___ RECORDS
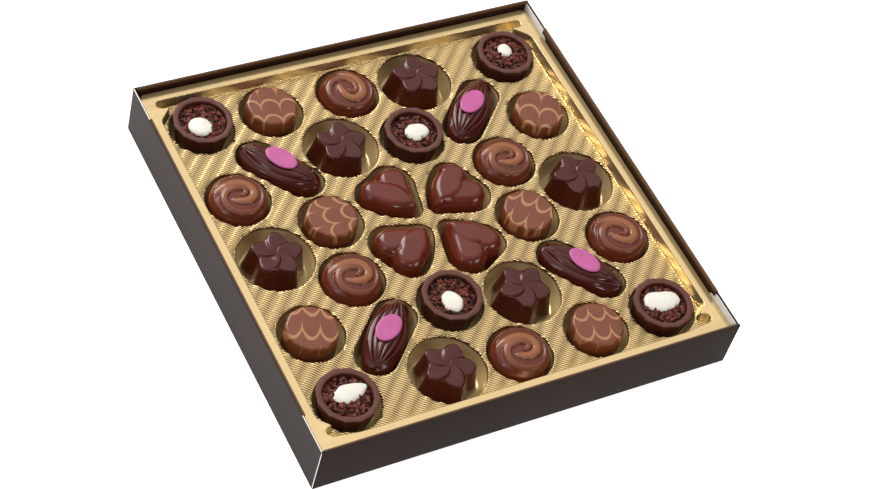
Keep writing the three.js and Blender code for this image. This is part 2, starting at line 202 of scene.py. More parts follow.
# %% Shader classes
class Value:
    def __init__(self, paint, socket):
        self.paint = paint
        self.socket = socket

    def math(self, operation, *others):
        return self.paint.node("ShaderNodeMath", {"operation": operation}, [self, *others])

    def flipped(self, operation, other):
        return self.paint.node("ShaderNodeMath", {"operation": operation}, [other, self])

    def __add__(self, other):
        return self.math("ADD", other)

    def __radd__(self, other):
        return self.flipped("ADD", other)

    def __sub__(self, other):
        return self.math("SUBTRACT", other)

    def __rsub__(self, other):
        return self.flipped("SUBTRACT", other)

    def __mul__(self, other):
        return self.math("MULTIPLY", other)

    def __rmul__(self, other):
        return self.flipped("MULTIPLY", other)

    def __truediv__(self, other):
        return self.math("DIVIDE", other)


class Paint:
    """A material: its Principled shader and the nodes that feed it."""

    def __init__(self, name, fixed=None):
        self.material = bpy.data.materials.new(name)
        self.material.use_nodes = True
        self.tree = self.material.node_tree
        self.shader = self.tree.nodes["Principled BSDF"]
        for key, number in (fixed or {}).items():
            self.shader.inputs[key].default_value = number

    def node(self, kind, settings=None, values=(), output=0):
        made = self.tree.nodes.new(kind)
        for key, setting in (settings or {}).items():
            setattr(made, key, setting)
        pairs = values.items() if isinstance(values, dict) else enumerate(values)
        for key, value in pairs:
            if isinstance(value, Value):
                self.tree.links.new(value.socket, made.inputs[key])
            else:
                made.inputs[key].default_value = value
        return Value(self, made.outputs[output])

    def feed(self, name, value):
        self.tree.links.new(value.socket, self.shader.inputs[name])

    def place(self):
        return self.node("ShaderNodeTexCoord", output="Object")

    def parts(self, vector):
        apart = self.node("ShaderNodeSeparateXYZ", values=[vector])
        sockets = apart.socket.node.outputs
        return [Value(self, sockets[i]) for i in range(3)]

    def noise(self, size, detail=2.0, vector=None):
        """Noise whose blobs are about size millimetres wide."""
        values = {"Vector": vector or self.place(), "Scale": 1 / (size * MM), "Detail": detail}
        return self.node("ShaderNodeTexNoise", values=values)

    def ramp(self, value, low, high):
        """0 up to low, 1 from high, smooth between."""
        settings = {"interpolation_type": "SMOOTHSTEP"}
        return self.node("ShaderNodeMapRange", settings, [value, low, high, 0.0, 1.0])

    def mix(self, share, first, second):
        settings = {"data_type": "RGBA"}
        return self.node("ShaderNodeMix", settings, {0: share, 6: first, 7: second}, 2)

    def bump(self, height, distance):
        """Relief whose height, 0 to 1, stands for distance millimetres."""
        values = {"Height": height, "Distance": distance * MM, "Strength": 1.0}
        return self.node("ShaderNodeBump", values=values)

    def attribute(self, name):
        """What the mesh carries under this name."""
        return self.node("ShaderNodeAttribute", {"attribute_name": name}, output="Fac")


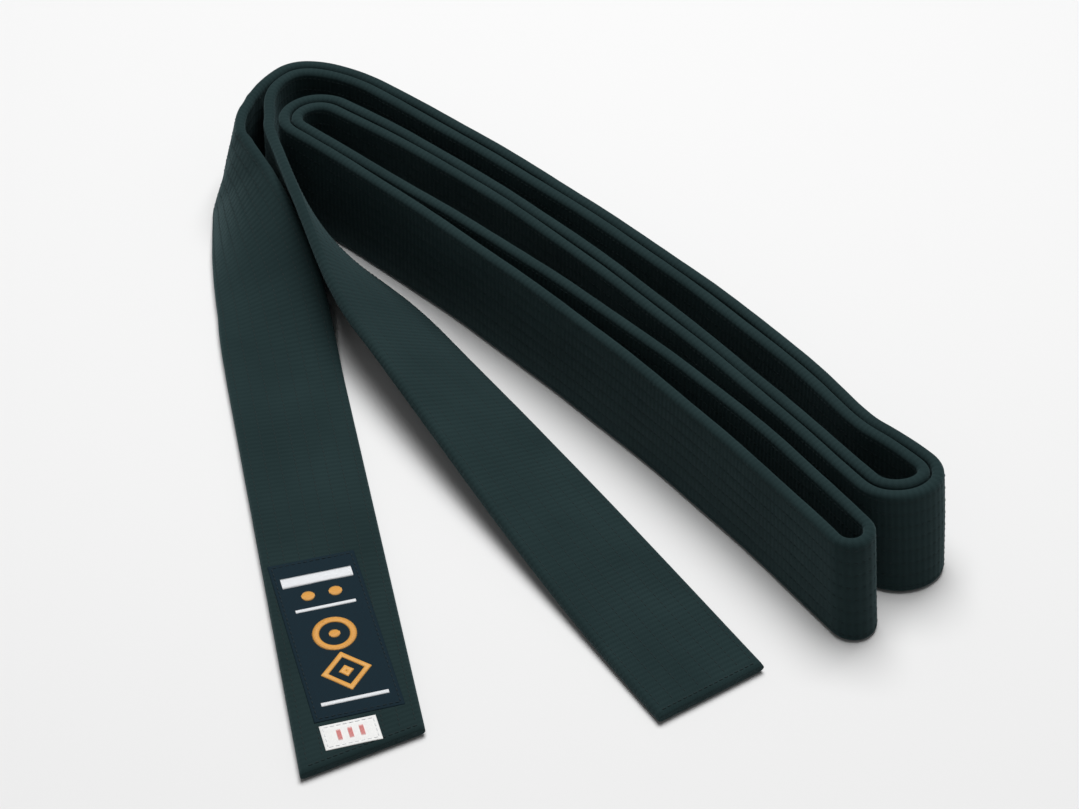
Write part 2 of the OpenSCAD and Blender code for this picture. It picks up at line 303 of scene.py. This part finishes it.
# Tail A's turn starts about this far before its crease, in mm
TURN_BEFORE_CREASE = 166
# Wrinkles along it: distance past the turn's start, slope across the strap, depth, width, in mm
TURN_WRINKLES = [
    (18, 0.10, 0.30, 2.2),
    (34, -0.30, 0.45, 2.6),
    (47, 0.25, 0.40, 2.4),
    (60, 0.45, 0.35, 3.0),
]


def wrinkles(along, across):
    """How far the cloth is creased in where it turns from standing to lying down."""
    s = along / MM
    found = np.zeros(np.broadcast(along, across).shape)
    start = CREASE_A / MM - TURN_BEFORE_CREASE
    for at, slope, depth, wide in TURN_WRINKLES:
        distance = s - start - at - slope * across / MM
        found = found - depth * np.exp(-((distance / wide) ** 2))
    return found * MM


def unevenness(along):
    """The share of the waves that is left. They mostly die away where the strap lies flat."""
    tilt = np.interp(along / MM, run_length, tilts)
    return 0.15 + 0.85 * ease(5, 60, tilt)


def tuck(along):
    """The share of the thickness that is left: the strap thins in a round at its two ends."""
    from_end = np.clip(np.minimum(along, END_A - along) / TUCK_OVER, 0, 1)
    round_off = 1 - np.sqrt(np.clip(1 - (1 - from_end) ** 2, 0, 1))
    return 1 - TUCK_SHARE * round_off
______
- [REQUIRED TASK] Word for word, quote all of the data above.

- [WRITTEN RESPONSE]
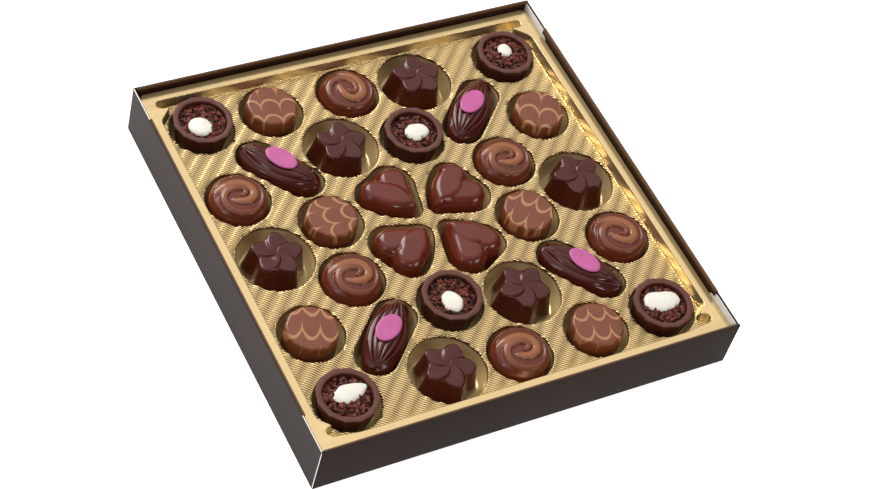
Keep writing the three.js and Blender code for this image. This is part 2, starting at line 202 of scene.py. More parts follow.
# %% Shader classes
class Value:
    def __init__(self, paint, socket):
        self.paint = paint
        self.socket = socket

    def math(self, operation, *others):
        return self.paint.node("ShaderNodeMath", {"operation": operation}, [self, *others])

    def flipped(self, operation, other):
        return self.paint.node("ShaderNodeMath", {"operation": operation}, [other, self])

    def __add__(self, other):
        return self.math("ADD", other)

    def __radd__(self, other):
        return self.flipped("ADD", other)

    def __sub__(self, other):
        return self.math("SUBTRACT", other)

    def __rsub__(self, other):
        return self.flipped("SUBTRACT", other)

    def __mul__(self, other):
        return self.math("MULTIPLY", other)

    def __rmul__(self, other):
        return self.flipped("MULTIPLY", other)

    def __truediv__(self, other):
        return self.math("DIVIDE", other)


class Paint:
    """A material: its Principled shader and the nodes that feed it."""

    def __init__(self, name, fixed=None):
        self.material = bpy.data.materials.new(name)
        self.material.use_nodes = True
        self.tree = self.material.node_tree
        self.shader = self.tree.nodes["Principled BSDF"]
        for key, number in (fixed or {}).items():
            self.shader.inputs[key].default_value = number

    def node(self, kind, settings=None, values=(), output=0):
        made = self.tree.nodes.new(kind)
        for key, setting in (settings or {}).items():
            setattr(made, key, setting)
        pairs = values.items() if isinstance(values, dict) else enumerate(values)
        for key, value in pairs:
            if isinstance(value, Value):
                self.tree.links.new(value.socket, made.inputs[key])
            else:
                made.inputs[key].default_value = value
        return Value(self, made.outputs[output])

    def feed(self, name, value):
        self.tree.links.new(value.socket, self.shader.inputs[name])

    def place(self):
        return self.node("ShaderNodeTexCoord", output="Object")

    def parts(self, vector):
        apart = self.node("ShaderNodeSeparateXYZ", values=[vector])
        sockets = apart.socket.node.outputs
        return [Value(self, sockets[i]) for i in range(3)]

    def noise(self, size, detail=2.0, vector=None):
        """Noise whose blobs are about size millimetres wide."""
        values = {"Vector": vector or self.place(), "Scale": 1 / (size * MM), "Detail": detail}
        return self.node("ShaderNodeTexNoise", values=values)

    def ramp(self, value, low, high):
        """0 up to low, 1 from high, smooth between."""
        settings = {"interpolation_type": "SMOOTHSTEP"}
        return self.node("ShaderNodeMapRange", settings, [value, low, high, 0.0, 1.0])

    def mix(self, share, first, second):
        settings = {"data_type": "RGBA"}
        return self.node("ShaderNodeMix", settings, {0: share, 6: first, 7: second}, 2)

    def bump(self, height, distance):
        """Relief whose height, 0 to 1, stands for distance millimetres."""
        values = {"Height": height, "Distance": distance * MM, "Strength": 1.0}
        return self.node("ShaderNodeBump", values=values)

    def attribute(self, name):
        """What the mesh carries under this name."""
        return self.node("ShaderNodeAttribute", {"attribute_name": name}, output="Fac")


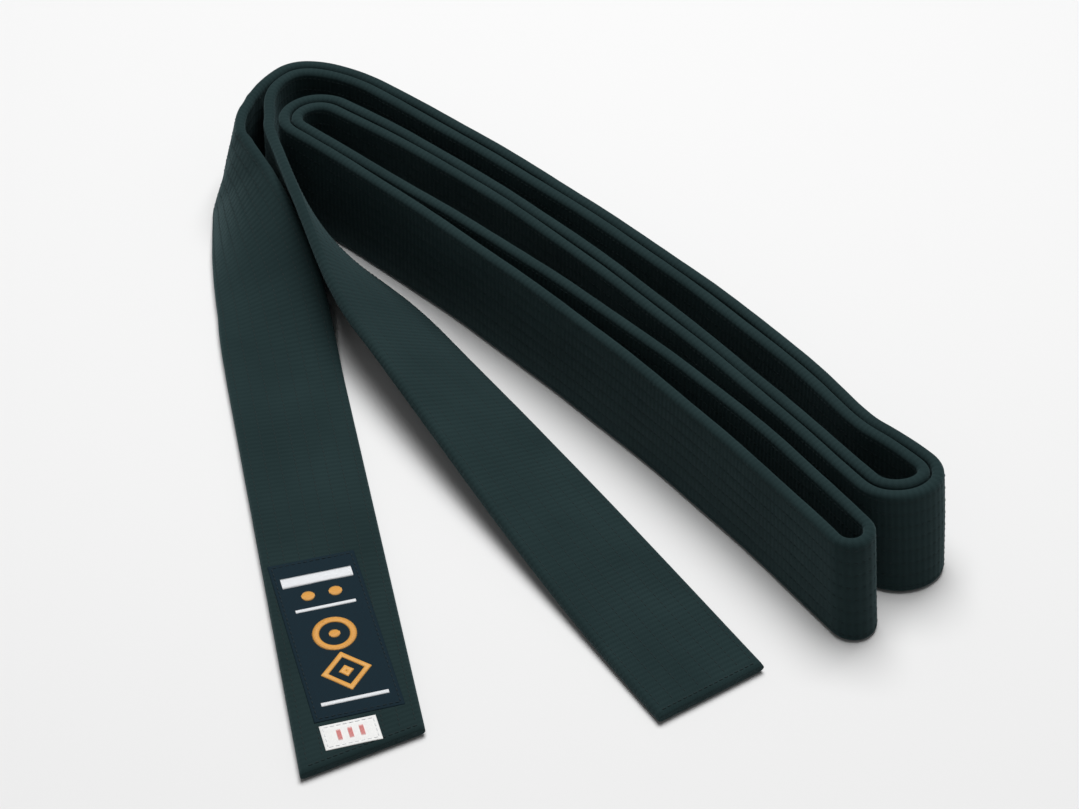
Write part 2 of the OpenSCAD and Blender code for this picture. It picks up at line 303 of scene.py. This part finishes it.
# Tail A's turn starts about this far before its crease, in mm
TURN_BEFORE_CREASE = 166
# Wrinkles along it: distance past the turn's start, slope across the strap, depth, width, in mm
TURN_WRINKLES = [
    (18, 0.10, 0.30, 2.2),
    (34, -0.30, 0.45, 2.6),
    (47, 0.25, 0.40, 2.4),
    (60, 0.45, 0.35, 3.0),
]


def wrinkles(along, across):
    """How far the cloth is creased in where it turns from standing to lying down."""
    s = along / MM
    found = np.zeros(np.broadcast(along, across).shape)
    start = CREASE_A / MM - TURN_BEFORE_CREASE
    for at, slope, depth, wide in TURN_WRINKLES:
        distance = s - start - at - slope * across / MM
        found = found - depth * np.exp(-((distance / wide) ** 2))
    return found * MM


def unevenness(along):
    """The share of the waves that is left. They mostly die away where the strap lies flat."""
    tilt = np.interp(along / MM, run_length, tilts)
    return 0.15 + 0.85 * ease(5, 60, tilt)


def tuck(along):
    """The share of the thickness that is left: the strap thins in a round at its two ends."""
    from_end = np.clip(np.minimum(along, END_A - along) / TUCK_OVER, 0, 1)
    round_off = 1 - np.sqrt(np.clip(1 - (1 - from_end) ** 2, 0, 1))
    return 1 - TUCK_SHARE * round_off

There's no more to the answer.